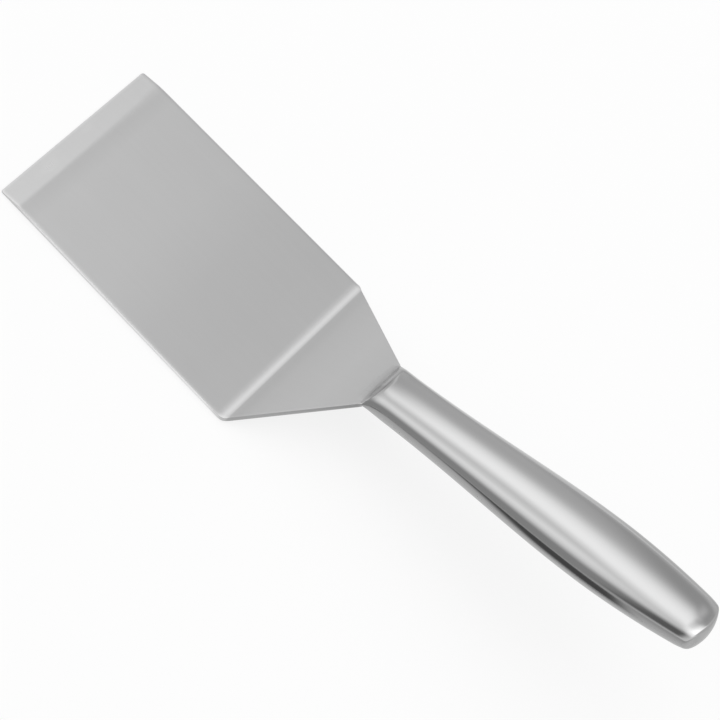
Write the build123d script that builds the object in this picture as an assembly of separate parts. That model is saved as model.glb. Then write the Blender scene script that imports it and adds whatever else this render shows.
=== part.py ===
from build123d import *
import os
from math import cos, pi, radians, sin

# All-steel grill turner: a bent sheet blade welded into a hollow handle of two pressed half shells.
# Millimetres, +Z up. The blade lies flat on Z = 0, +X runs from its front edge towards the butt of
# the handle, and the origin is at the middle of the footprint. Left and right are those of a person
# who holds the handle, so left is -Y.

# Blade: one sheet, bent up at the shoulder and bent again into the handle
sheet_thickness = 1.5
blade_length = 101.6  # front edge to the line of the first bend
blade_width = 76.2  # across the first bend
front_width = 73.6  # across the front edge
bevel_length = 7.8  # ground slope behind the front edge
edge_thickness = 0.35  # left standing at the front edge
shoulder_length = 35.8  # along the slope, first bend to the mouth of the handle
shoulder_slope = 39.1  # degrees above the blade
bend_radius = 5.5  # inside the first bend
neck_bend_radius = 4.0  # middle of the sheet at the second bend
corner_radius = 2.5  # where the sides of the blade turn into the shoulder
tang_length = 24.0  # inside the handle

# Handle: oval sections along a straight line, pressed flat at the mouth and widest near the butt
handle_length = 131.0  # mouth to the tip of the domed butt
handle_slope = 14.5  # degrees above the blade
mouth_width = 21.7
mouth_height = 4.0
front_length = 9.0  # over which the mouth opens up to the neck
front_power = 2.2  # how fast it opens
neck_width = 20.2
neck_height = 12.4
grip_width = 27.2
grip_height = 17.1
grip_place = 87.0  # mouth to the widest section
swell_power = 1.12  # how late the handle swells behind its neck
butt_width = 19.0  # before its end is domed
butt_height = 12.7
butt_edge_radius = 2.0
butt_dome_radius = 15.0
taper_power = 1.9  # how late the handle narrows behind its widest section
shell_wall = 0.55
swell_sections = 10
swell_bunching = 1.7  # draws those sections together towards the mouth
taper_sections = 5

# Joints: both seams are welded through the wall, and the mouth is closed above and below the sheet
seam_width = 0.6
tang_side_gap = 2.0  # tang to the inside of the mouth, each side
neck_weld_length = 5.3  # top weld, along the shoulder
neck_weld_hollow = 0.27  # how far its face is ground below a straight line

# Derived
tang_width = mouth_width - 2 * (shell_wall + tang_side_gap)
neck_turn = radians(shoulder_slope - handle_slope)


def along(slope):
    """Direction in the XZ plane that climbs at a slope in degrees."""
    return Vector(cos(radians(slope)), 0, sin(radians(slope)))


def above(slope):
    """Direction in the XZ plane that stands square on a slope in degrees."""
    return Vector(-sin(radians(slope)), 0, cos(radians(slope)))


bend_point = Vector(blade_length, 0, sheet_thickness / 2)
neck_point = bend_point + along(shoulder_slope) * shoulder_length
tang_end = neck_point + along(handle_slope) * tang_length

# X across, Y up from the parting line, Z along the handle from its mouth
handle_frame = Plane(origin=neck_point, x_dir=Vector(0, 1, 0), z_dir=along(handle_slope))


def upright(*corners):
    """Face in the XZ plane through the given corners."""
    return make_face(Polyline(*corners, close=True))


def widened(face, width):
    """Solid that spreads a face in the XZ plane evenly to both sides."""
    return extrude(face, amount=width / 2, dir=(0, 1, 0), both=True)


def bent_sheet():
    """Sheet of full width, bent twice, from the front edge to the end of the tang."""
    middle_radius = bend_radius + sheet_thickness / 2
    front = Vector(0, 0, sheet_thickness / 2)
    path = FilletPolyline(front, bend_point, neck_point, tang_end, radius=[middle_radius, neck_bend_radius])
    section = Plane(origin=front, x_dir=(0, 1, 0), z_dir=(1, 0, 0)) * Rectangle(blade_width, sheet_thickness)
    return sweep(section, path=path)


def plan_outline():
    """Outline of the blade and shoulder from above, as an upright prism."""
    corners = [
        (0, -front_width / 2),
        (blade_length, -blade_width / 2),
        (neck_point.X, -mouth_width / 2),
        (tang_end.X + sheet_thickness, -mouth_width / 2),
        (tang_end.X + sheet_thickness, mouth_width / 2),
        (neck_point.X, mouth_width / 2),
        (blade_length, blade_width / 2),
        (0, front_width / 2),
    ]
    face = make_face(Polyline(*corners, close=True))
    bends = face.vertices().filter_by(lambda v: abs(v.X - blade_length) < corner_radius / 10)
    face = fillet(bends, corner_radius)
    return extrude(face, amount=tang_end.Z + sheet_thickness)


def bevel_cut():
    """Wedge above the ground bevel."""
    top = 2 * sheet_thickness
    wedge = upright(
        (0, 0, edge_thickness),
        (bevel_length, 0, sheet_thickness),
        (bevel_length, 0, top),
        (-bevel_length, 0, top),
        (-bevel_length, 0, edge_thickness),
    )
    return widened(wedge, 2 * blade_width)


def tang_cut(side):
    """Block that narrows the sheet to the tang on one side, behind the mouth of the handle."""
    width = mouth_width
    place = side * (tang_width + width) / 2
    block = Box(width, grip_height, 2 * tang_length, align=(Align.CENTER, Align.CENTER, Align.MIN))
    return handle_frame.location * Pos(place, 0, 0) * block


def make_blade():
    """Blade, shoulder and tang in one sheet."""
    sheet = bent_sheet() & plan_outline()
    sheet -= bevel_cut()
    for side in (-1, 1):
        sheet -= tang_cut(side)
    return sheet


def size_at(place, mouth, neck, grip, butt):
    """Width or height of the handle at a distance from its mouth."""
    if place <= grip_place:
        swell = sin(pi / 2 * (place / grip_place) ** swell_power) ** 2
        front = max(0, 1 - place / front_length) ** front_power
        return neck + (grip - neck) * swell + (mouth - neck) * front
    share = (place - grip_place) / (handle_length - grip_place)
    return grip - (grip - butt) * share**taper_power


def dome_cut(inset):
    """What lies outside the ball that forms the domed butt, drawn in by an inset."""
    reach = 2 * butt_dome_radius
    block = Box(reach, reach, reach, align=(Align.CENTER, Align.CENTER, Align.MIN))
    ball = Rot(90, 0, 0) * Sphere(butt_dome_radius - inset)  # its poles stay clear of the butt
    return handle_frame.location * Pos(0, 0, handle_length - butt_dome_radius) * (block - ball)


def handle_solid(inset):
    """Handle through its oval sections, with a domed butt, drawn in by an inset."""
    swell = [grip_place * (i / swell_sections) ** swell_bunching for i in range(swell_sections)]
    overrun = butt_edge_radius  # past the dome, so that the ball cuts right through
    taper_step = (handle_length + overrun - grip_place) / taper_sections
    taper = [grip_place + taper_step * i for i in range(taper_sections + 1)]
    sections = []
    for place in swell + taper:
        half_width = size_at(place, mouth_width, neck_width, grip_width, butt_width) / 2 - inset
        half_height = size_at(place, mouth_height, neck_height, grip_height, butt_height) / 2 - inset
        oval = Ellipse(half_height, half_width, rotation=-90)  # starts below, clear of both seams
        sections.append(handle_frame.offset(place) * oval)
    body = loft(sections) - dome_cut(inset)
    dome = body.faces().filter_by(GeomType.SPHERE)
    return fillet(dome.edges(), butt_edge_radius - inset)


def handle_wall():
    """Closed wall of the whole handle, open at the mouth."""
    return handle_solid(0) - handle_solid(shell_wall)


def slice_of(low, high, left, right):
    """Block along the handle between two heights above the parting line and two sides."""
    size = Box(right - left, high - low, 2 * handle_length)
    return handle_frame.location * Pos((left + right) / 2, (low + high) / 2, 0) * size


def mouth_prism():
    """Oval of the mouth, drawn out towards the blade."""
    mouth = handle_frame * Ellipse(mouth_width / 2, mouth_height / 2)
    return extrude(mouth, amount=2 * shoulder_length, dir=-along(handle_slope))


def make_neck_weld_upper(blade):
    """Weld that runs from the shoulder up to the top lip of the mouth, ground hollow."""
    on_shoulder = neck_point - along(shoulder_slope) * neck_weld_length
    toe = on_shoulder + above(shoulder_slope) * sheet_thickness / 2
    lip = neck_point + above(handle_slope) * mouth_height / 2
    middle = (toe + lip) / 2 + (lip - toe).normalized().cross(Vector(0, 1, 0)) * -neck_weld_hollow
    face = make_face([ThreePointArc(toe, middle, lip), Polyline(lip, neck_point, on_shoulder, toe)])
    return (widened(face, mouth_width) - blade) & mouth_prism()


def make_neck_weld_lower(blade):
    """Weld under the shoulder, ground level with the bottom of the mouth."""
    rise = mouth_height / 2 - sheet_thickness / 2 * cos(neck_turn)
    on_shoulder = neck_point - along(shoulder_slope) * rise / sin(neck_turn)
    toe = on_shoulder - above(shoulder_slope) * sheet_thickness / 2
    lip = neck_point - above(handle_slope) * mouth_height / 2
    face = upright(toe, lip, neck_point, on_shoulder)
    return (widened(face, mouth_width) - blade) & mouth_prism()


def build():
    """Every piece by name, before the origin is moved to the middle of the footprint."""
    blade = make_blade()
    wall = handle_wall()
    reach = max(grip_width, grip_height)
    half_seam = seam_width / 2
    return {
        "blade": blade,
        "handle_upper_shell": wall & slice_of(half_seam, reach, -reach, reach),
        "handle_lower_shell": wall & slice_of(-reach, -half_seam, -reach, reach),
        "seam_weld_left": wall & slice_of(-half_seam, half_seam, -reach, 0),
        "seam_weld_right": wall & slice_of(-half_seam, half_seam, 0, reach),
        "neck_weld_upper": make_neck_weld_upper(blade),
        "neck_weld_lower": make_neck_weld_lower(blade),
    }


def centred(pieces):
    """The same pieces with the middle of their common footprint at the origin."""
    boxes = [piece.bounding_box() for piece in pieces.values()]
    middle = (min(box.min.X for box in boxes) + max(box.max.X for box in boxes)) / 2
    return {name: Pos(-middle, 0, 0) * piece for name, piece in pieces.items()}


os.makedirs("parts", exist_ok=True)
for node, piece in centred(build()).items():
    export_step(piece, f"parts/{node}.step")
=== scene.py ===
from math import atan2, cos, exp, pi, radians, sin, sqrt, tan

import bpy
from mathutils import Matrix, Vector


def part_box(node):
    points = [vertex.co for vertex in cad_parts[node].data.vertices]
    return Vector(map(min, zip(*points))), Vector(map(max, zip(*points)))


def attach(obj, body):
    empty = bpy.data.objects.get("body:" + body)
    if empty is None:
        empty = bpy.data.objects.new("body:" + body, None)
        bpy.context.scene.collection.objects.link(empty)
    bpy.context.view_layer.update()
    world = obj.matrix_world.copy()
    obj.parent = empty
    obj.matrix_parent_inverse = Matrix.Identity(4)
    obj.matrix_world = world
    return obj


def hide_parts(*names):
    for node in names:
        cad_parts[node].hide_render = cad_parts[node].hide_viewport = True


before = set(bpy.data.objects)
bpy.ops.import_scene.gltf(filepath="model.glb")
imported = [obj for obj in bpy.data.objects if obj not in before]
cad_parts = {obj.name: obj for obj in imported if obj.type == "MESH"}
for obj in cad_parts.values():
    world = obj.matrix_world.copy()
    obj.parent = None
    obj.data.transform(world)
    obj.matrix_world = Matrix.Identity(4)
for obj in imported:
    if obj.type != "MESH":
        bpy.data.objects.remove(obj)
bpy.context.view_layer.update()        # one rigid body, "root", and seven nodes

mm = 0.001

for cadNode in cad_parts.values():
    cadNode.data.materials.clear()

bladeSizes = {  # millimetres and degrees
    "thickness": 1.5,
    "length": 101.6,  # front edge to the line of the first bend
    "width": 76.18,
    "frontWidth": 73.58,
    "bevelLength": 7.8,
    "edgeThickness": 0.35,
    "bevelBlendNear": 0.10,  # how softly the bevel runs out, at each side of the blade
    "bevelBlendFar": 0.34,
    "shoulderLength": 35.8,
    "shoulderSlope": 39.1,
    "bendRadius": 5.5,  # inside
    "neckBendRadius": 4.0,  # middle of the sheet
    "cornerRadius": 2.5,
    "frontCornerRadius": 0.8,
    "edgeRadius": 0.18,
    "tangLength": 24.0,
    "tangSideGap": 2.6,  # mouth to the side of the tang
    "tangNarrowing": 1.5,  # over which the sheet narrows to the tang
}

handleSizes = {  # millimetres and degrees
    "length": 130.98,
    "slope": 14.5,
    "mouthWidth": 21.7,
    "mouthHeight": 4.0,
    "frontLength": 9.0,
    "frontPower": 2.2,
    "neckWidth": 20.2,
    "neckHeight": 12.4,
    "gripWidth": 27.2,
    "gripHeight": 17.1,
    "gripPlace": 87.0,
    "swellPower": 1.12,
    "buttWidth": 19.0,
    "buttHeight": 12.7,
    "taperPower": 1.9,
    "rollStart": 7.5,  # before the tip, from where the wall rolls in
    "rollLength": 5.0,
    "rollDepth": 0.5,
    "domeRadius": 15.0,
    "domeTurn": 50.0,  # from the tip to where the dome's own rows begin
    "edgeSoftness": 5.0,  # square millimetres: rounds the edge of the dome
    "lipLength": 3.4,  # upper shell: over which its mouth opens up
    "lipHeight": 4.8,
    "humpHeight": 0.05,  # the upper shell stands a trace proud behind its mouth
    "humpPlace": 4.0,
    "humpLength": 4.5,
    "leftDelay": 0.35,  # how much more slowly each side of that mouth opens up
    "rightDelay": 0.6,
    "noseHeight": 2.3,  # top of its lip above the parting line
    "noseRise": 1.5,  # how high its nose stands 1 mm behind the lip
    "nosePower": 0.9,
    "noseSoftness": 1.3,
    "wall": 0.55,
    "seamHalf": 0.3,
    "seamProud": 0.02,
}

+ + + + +

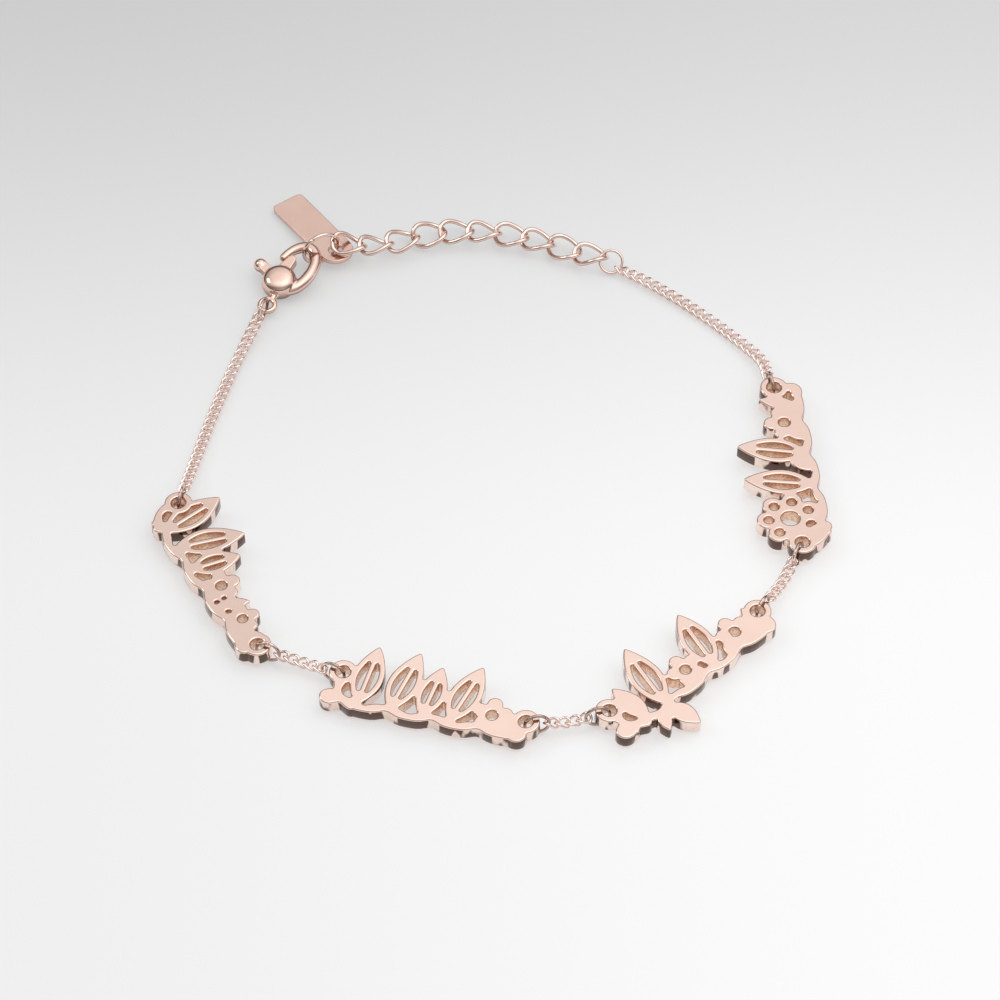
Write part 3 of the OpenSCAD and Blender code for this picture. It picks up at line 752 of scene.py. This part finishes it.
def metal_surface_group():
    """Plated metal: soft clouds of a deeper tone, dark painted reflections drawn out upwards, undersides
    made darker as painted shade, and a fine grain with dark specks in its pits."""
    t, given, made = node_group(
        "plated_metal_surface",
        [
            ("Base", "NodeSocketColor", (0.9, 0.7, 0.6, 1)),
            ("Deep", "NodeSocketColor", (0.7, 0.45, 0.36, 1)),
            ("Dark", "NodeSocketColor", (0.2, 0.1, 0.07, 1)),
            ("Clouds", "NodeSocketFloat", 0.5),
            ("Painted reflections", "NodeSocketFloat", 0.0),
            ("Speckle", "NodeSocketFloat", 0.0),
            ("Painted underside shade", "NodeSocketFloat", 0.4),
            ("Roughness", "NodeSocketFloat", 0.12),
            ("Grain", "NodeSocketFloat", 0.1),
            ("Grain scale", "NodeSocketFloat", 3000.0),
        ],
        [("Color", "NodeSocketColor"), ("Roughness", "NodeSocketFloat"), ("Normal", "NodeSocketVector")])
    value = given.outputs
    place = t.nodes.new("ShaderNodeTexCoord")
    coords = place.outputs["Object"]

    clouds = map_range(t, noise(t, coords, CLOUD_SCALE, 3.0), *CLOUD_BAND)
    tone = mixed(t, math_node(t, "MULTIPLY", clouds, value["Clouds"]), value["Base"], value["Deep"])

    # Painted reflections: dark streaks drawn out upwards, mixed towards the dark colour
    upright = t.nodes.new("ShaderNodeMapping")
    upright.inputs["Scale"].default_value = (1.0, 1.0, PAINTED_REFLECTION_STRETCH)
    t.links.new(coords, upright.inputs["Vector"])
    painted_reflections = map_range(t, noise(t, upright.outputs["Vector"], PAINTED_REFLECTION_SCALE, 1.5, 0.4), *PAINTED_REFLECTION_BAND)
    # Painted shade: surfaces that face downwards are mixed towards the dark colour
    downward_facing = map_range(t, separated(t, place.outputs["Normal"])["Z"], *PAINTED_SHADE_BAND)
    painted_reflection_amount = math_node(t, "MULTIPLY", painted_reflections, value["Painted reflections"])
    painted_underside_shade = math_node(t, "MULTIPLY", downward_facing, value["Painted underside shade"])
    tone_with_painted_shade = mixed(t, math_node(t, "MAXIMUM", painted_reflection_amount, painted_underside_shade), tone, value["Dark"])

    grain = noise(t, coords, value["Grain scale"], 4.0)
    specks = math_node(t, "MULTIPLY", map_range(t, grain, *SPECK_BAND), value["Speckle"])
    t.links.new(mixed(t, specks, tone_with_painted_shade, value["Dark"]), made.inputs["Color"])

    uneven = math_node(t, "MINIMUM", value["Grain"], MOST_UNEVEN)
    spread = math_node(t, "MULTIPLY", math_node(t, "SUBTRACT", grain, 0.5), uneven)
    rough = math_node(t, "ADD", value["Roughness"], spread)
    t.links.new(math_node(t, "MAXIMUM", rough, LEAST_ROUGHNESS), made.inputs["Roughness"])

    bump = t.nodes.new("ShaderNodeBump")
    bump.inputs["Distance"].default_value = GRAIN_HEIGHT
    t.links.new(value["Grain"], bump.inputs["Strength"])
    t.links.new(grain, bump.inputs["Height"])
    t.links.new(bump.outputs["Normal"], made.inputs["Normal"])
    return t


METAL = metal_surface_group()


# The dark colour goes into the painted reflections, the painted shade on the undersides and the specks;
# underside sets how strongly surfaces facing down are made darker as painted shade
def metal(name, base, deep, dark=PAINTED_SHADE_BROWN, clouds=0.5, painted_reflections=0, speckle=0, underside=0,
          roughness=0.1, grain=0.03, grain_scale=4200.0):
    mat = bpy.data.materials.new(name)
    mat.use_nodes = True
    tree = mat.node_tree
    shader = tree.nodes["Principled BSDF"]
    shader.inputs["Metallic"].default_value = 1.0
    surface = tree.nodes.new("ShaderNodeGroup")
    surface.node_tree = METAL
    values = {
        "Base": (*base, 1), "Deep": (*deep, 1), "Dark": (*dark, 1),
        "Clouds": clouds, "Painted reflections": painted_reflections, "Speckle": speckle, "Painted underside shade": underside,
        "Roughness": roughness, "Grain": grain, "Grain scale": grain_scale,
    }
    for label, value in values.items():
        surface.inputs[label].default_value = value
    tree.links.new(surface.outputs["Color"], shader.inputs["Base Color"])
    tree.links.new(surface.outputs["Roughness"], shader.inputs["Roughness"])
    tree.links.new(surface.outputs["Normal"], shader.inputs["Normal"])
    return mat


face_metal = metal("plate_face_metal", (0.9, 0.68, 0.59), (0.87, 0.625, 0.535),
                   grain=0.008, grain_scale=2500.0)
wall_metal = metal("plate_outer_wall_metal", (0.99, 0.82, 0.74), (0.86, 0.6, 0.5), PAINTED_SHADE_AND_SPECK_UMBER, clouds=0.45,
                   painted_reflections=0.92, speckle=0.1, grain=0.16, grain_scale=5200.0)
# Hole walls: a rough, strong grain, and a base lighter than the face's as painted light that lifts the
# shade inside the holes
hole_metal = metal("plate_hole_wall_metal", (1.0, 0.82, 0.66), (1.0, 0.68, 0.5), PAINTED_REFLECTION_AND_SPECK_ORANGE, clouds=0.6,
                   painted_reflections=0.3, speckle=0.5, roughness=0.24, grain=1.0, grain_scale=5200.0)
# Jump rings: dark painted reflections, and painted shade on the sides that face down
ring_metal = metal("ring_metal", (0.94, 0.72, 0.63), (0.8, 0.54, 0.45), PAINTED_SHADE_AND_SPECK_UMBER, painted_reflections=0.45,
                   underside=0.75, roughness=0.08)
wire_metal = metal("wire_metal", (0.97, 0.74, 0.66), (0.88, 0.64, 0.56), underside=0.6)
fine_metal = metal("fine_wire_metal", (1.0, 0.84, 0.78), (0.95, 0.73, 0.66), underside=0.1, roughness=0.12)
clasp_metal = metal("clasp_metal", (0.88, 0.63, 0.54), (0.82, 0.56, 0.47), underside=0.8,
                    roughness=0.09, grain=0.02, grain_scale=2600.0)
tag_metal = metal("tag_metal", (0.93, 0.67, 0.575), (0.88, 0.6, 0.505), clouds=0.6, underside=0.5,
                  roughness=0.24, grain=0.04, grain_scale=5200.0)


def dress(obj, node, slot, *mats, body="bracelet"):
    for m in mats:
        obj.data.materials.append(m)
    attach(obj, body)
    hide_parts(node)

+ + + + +

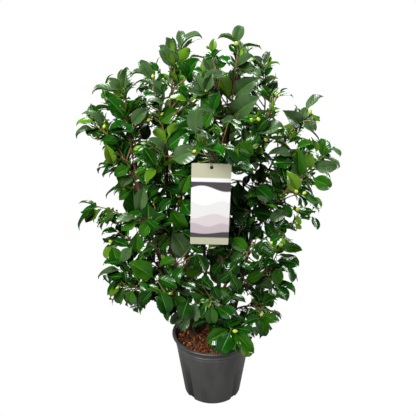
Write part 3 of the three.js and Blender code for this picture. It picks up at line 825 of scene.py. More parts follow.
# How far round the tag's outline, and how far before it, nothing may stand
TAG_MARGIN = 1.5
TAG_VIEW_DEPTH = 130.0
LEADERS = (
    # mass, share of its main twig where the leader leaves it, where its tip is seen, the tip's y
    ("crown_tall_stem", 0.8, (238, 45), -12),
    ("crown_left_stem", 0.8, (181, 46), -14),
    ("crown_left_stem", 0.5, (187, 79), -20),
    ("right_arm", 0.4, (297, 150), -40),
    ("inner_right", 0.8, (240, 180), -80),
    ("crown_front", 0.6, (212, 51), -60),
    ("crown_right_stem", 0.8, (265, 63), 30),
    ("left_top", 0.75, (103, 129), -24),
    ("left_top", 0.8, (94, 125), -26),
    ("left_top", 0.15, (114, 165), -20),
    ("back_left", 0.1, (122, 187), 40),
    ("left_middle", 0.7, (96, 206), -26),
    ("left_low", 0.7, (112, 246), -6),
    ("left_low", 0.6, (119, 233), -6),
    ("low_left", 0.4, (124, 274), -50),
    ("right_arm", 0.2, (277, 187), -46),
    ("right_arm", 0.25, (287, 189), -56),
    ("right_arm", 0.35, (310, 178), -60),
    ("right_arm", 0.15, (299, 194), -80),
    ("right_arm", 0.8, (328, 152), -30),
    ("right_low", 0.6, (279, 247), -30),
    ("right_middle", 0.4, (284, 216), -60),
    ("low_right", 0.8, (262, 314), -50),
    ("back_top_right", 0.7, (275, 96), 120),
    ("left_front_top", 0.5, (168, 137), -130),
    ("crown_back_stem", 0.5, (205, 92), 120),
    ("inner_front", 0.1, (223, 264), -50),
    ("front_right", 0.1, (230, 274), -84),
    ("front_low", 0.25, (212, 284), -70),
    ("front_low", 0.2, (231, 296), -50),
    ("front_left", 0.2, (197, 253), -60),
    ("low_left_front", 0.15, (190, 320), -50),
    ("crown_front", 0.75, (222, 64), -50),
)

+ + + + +

* [Task details]: In the listing above, locate the line containing "Write the build123d" and the line containing "from math import cos, pi, radians, sin". Transcribe those two lines and everything between them, exactly as written.

* [Result below]:
Write the build123d script that builds the object in this picture as an assembly of separate parts. That model is saved as model.glb. Then write the Blender scene script that imports it and adds whatever else this render shows.
=== part.py ===
from build123d import *
import os
from math import cos, pi, radians, sin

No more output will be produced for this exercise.